Secondo lo studio, questi movimenti hanno saputo costruire veri e propri ecosistemi mediatici alternativi, che amplificano i loro messaggi attraverso un mix di siti di informazione online, blog e persino media più tradizionali come radio e televisione, riconfigurati per diffondere le loro narrazioni. Törnberg ha evidenziato come queste reti non solo rinforzino i messaggi politici, ma contribuiscano anche a creare un senso di appartenenza tra i sostenitori, alimentando una contro-narrazione che sfida quella promossa dai media tradizionali.

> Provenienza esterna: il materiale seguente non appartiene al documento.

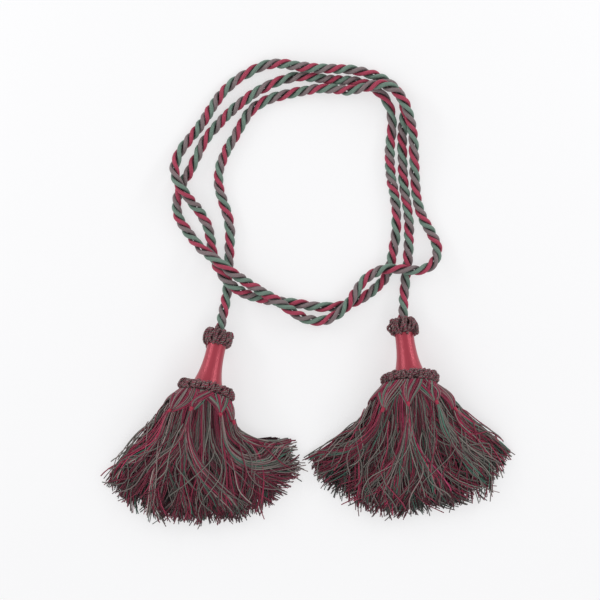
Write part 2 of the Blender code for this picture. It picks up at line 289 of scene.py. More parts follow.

Una crisi di legittimità delle istituzioni democratiche
Per Törnberg e Chueri, il successo della disinformazione nella politica di destra radicale non è un fenomeno isolato, ma il sintomo di una crisi più profonda della legittimità democratica. La crescente disuguaglianza economica, il malcontento nei confronti del modello neoliberale dominante da decenni e l’aumento del potere delle élite economiche hanno contribuito a minare la fiducia nelle istituzioni. Questo contesto ha creato le condizioni ideali affinché la disinformazione potesse essere sfruttata come strumento politico.
“Sfruttando la crisi di fiducia nelle istituzioni e costruendo reti mediatiche parallele, i populisti di destra radicale utilizzano la disinformazione per destabilizzare le democrazie e consolidare il proprio potere,” ha concluso Törnberg. La ricerca, pubblicata nell’International Journal of Press/Politics, sottolinea l’urgenza di comprendere il legame tra populismo di destra radicale e disinformazione per contrastare l’erosione della democrazia.